Howick Local Board was contacted for comment.

Howick Ward Councillor Sharon Stewart said it is “really upsetting” to hear that members of the community are being injured along this walkway.

“I support the continued investigations by the Local Board into safety improvements in this area. As Auckland’s population increases, so do the transportation needs,” Cr Stewart said.

“It’s important that Auckland Transport, Council and Local Boards work together to create solutions that keep our communities safe.”

She also urges everyone driving in Howick to observe the speed limits and drive to the conditions. “Ours is a close-knit community. It’s important that we are considerate drivers and look out for each other.”

Auckland Transport responds:

The Parade does meet the standard for local roads under the Auckland Transport Code of Practice – it is a local road so does not come under NZTA standards which apply to rural roads and highways. Auckland has many roads that are narrower.

This road has a speed limit of 50km/h so there is no excuse for traffic to be moving fast.
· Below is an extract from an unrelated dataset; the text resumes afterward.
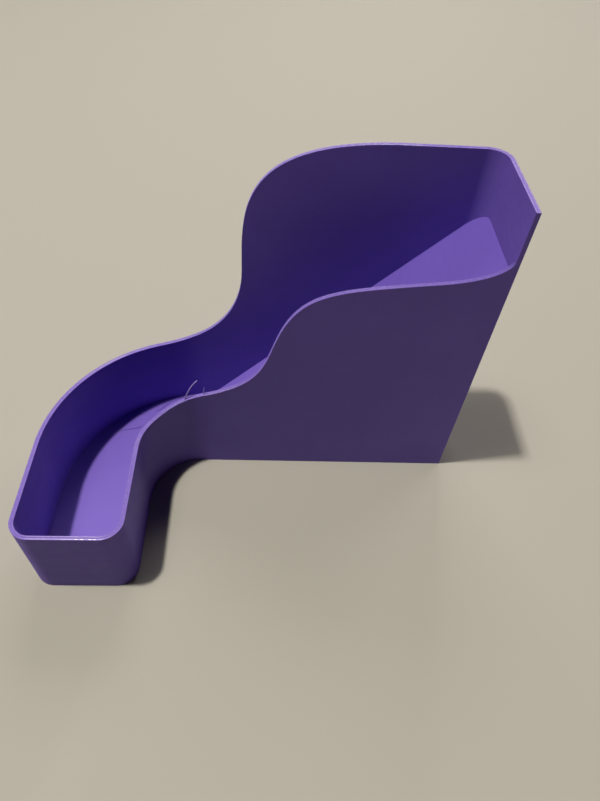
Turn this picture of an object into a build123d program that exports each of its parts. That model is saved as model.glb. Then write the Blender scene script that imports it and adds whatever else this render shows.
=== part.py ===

The road has been narrowed to slow traffic, people have a responsibility to drive to the road conditions and to look out for other road users and pedestrians.  It is common practice to make roads narrow so that people slow down.

The wide shoulder provides an area that can be used as a footpath, it is very safe and is protected from the traffic by the parked vehicles.

Supported by Auckland Transport, the Howick Local Board decided that widening the shoulder provided a cost effective solution to a variety of safety problems including:

  • Keeping people exiting parked cars well away from the seawall
  • Narrowing the road to slow traffic down

The sleepers are similar in height to the existing kerb but are painted white, have reflectors nearby and are preceded by clearly marked cross hatching on the road all warning people that they are there.

The Local Board is currently investigating further options for The Parade including pedestrian crossing points.